Ilhan was impressed with Patel's natural musical abilities. "What we worked on was getting those things fine-tuned to particular songs," says the music producer. "He's got great raw materials for it. His voice is bright and strong, and he can play guitar, so we just shaped what was already there."

Yet, there's a massive difference between being able to sing and being able to perform in the sort of environment where one must do multiple takes. "The health of the voice has to be strong," Ilhan says. "But it's also about allowing Himesh control over the voice, as well as about how to play guitar and sing at the same time and working with his confidence and self-awareness of what his voice is and can be. It's got to feel second-nature and completely natural. Himesh worked incredibly hard, day after day, to get to that point. If everyone assumes that what they see on screen is natural, then that's job done.

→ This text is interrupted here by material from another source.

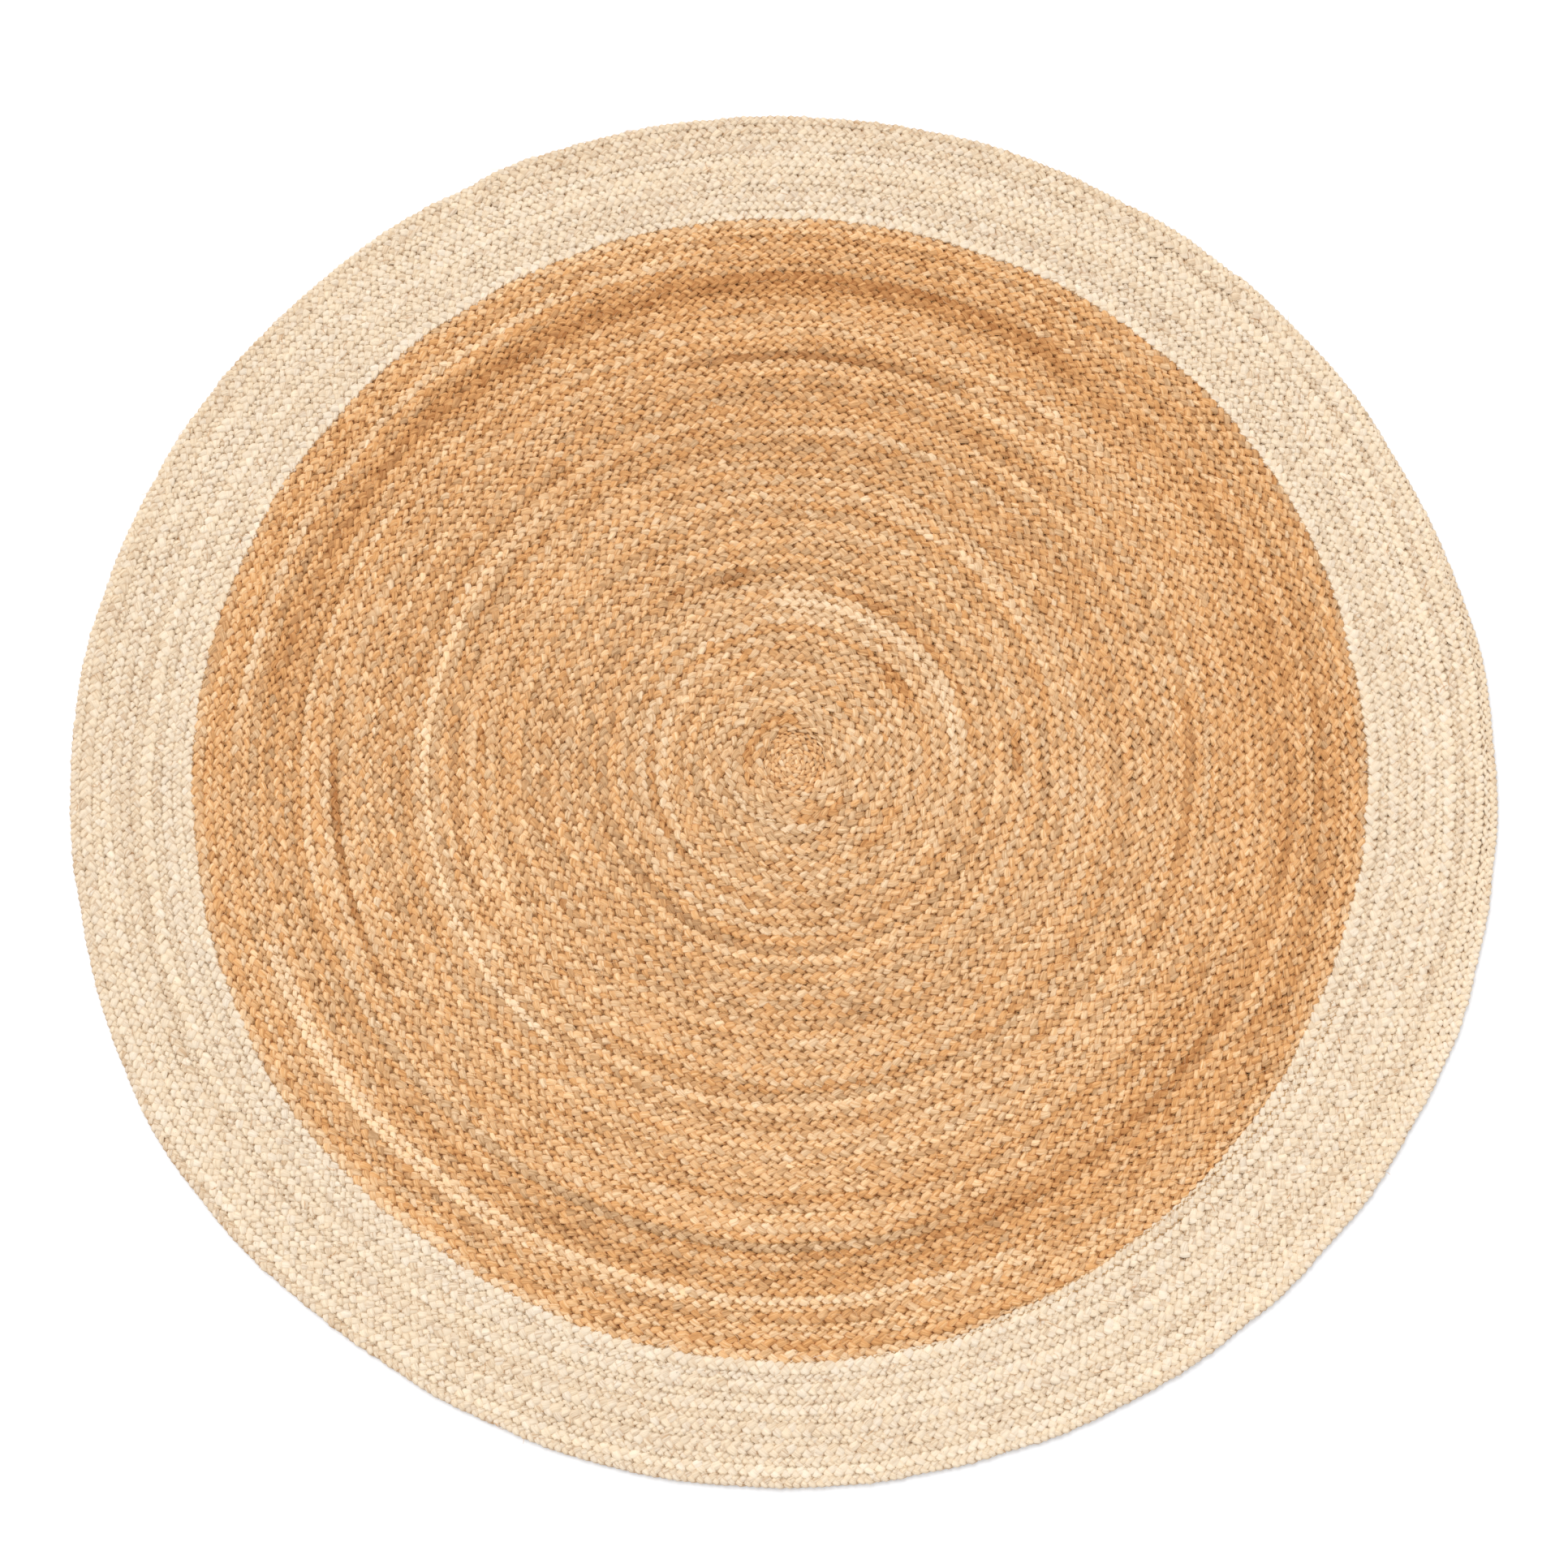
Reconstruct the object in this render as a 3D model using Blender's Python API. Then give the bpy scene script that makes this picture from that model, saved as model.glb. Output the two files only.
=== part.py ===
"""A round plaited jute rug: two plaits wound side by side from a fine start coil out to a pale border.

Two plaits run together as a spiral, anticlockwise from above. Along the spiral the place of a point is
given in turns, counted from where the plaits leave the start coil. The inner plait of the pair lies
between the seam called turn_seam and the seam called middle_seam, the outer plait between middle_seam
and the next turn of turn_seam. Every plait, thread and tack is laid out from these two seams.
"""

import math

import bmesh
import bpy
from mathutils import Vector

MM = 0.001
FULL_TURN = math.tau

# Overall sizes
RUG_RADIUS = 742 * MM
FIELD_RADIUS = 610.7 * MM
START_RADIUS = 33 * MM
THICKNESS = 9 * MM

# Straight pieces per turn: half as many while the turns are small
STEPS_PER_TURN = 28
SMALL_TURNS = 14
SHORTEST_STEP = 0.01

# How the pair of plaits is wound
START_ANGLE = math.radians(330)
FIELD_TURNS = 30
FIRST_PITCH = 20.4 * MM
BORDER_TURNS = 6.22
FIELD_SHARE = 0.48
BORDER_SHARE = 0.56
SHARE_CHANGE_TURNS = 0.1

# The start coil is one fine plait
START_COIL_PITCH = 6.4 * MM
START_COIL_EYE = 1.2 * MM
START_COIL_TURNS = 4.85

# The rug lies slightly off round: its turns drift to one side and its rim is a little oval
DRIFT = 12 * MM
DRIFT_ANGLE = math.radians(162)
OVAL = 3 * MM
OVAL_ANGLE = math.radians(12)

# Section of a plait and the gaps between neighbours
GAP = 0.32 * MM
CROWN = 2.2 * MM
CROWN_LIMIT = 0.3
TIP_WIDTH = 1.6 * MM

# Where one length of plait ends and the next begins, in turns
INNER_JOINS = (25.86, 27.99)
OUTER_JOINS = (21.27,)
SCARF_TURNS = 2 / STEPS_PER_TURN
INNER_SCARF = (FIELD_TURNS - SCARF_TURNS, FIELD_TURNS)
OUTER_SCARF = (FIELD_TURNS - 2 * SCARF_TURNS, FIELD_TURNS - SCARF_TURNS)

# The two tails at the rim
RUG_TURNS = FIELD_TURNS + BORDER_TURNS
INNER_TAIL = (RUG_TURNS - 0.28, RUG_TURNS - 0.07)
OUTER_TAIL = (RUG_TURNS - 0.21, RUG_TURNS)
TAIL_SHARE = 0.3

# Seam thread in the grooves of the border, and the tacks that hold the tails
THREAD_WIDTH = 1.4 * MM
THREAD_HEIGHT = 1.2 * MM
THREAD_LEAD = 0.02
TACK_LENGTH = 3 * MM
TACK_THICKNESS = 0.8 * MM
TACK_DEPTH = 2.6 * MM
TACK_SETBACK = 0.045

ORANGE_JUTE = (0.62, 0.34, 0.15)
BEIGE_JUTE = (0.50, 0.34, 0.20)
START_JUTE = (0.62, 0.40, 0.19)
BLEACHED_JUTE = (0.82, 0.66, 0.45)
PALE_JUTE = (0.78, 0.63, 0.43)
THREAD_COLOR = (0.70, 0.48, 0.24)


def smooth(value):
    """Ease a value from 0 to 1, held at the ends."""
    value = min(max(value, 0.0), 1.0)
    return value * value * (3 - 2 * value)


def seam_radius(turns):
    """Radius of turn_seam before the rug's drift, growing by one pitch per turn."""
    if turns > FIELD_TURNS:
        pitch = (RUG_RADIUS - FIELD_RADIUS) / BORDER_TURNS
        return FIELD_RADIUS + pitch * (turns - FIELD_TURNS)
    mean_pitch = (FIELD_RADIUS - START_RADIUS) / FIELD_TURNS
    change = (mean_pitch - FIRST_PITCH) / FIELD_TURNS
    return START_RADIUS + turns * (FIRST_PITCH + change * turns)


def tail_width(turns, tail):
    """How much of its full width a plait still has, near its tail."""
    start, end = tail
    return 1 - (1 - TAIL_SHARE) * smooth((turns - start) / (end - start))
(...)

"But a big thing we had to be wary of, especially in this environment, was that he's playing a character and a character has a role to do," Ilhan continues. "There are lots of ways we could work to make his voice stronger or more powerful-or with a greater range or more accurate-but with every step you go toward that you compromise the character of the voice. Himesh has a beautiful character to his voice; it's bright, and it cuts through very well. But remember he's playing someone who's not doing well. He's not got 'something'. That 'something' is missing, which becomes the songs. Even with the great songs, it takes a while for it to come through. We wanted him to come across as someone who could sing and perform-someone who had the potential to do this."

Patel was given very little time to ease into the task of singing for Boyle's cameras. The first two days of the shoot involved busking on the streets of Clacton-on-Sea, singing Jack's songs and performing "Let It Be" at The Reedcutters Pub in Cantley. "It was a bit nerve-wracking," Patel admits. "That's why I messed it up a couple of times."

The performer is referring to getting some of the piano chords wrong during a take of "Let It Be" as the nerves got the better of him-although that was perfect for his character. After all, wouldn't Jack feel nervous about singing one of The Beatles' most iconic songs for the first time, especially to a crowd who has never heard of The Beatles before? "It's true, especially playing this song that everyone should know, but they don't, and he does," says Patel. "He's almost waiting for someone in the audience to go, 'You didn't write that,' so he's bound to be a bit nervous."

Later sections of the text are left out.